Meat production is also water-intensive. To produce a kilo of meat, you need eight kilos of grain. To produce eight kilos of grain, you need 12 meters cubed of water. That's 3,166 gallons of water... enough water to fill a backyard swimming pool. Crops use about 75% of all water withdrawn from rivers, aquifers, and lakes. One-third of the world's population is living in water-scarce areas.
In 1985, China's average consumption of meat was of 20 kilograms per person per year, but per-capita meat consumption has now increased to 50 kilograms. Four hundred of China's 600 largest cities are short of water.
I haven't even mentioned global warming. It will shorten growing seasons. Or increased oil prices. High oil prices make transport and fertilizer more expensive, and biofuel (which competes for resources with food) more attractive.

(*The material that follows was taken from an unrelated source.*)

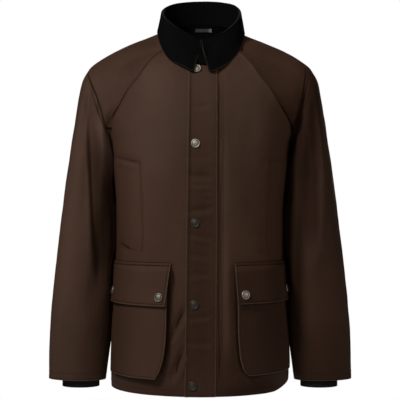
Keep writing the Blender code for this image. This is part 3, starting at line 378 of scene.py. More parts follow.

Soylandia is at the heart of Brazil. Brazil is the world's largest exporter of beef, coffee, orange juice, sugar, and chicken. In 2006, Brazil overtook the U.S. to become the world's largest exporter of soy.

Brazil has 23% of the world's arable land... and at least 40% of it is unused. The country has more unused arable land than all the cropland in the U.S., and that's without any clearing of the Amazon rainforest. Brazil also has ample water... . Proof: 91% of Brazil's electricity comes from hydropower.

I think Brazil is going to feed the world and provide it with biofuel, so I came to Soylandia to look for agriculture investments.

I'll tell you more about what I found in my next column...

Good investing,


Market Notes


Home Depot's fourth-quarter earnings declined 27%. Competitor Lowe's earnings declined 33% in the same period. News from the overall housing market is equally terrible... but housing-related stocks are rallying. What's going on?

As I've mentioned in this column before, the stock market is the greatest prediction machine on earth. What happens in the market today will be headline news several months from now. We saw the machine at work last year, when retail stocks began plunging. Reports of weak consumer spending soon followed. So are we seeing the reverse happening right now? Maybe…

After falling 40% from its 2007 high, Home Depot has regained its footing around $25 a share. It's still too early to call this the beginning of an uptrend, but the bellwether of American home spending has at least stopped falling. If this proves to be the bottom in Home Depot shares, news of consumer spending going from "bad to less bad" will follow.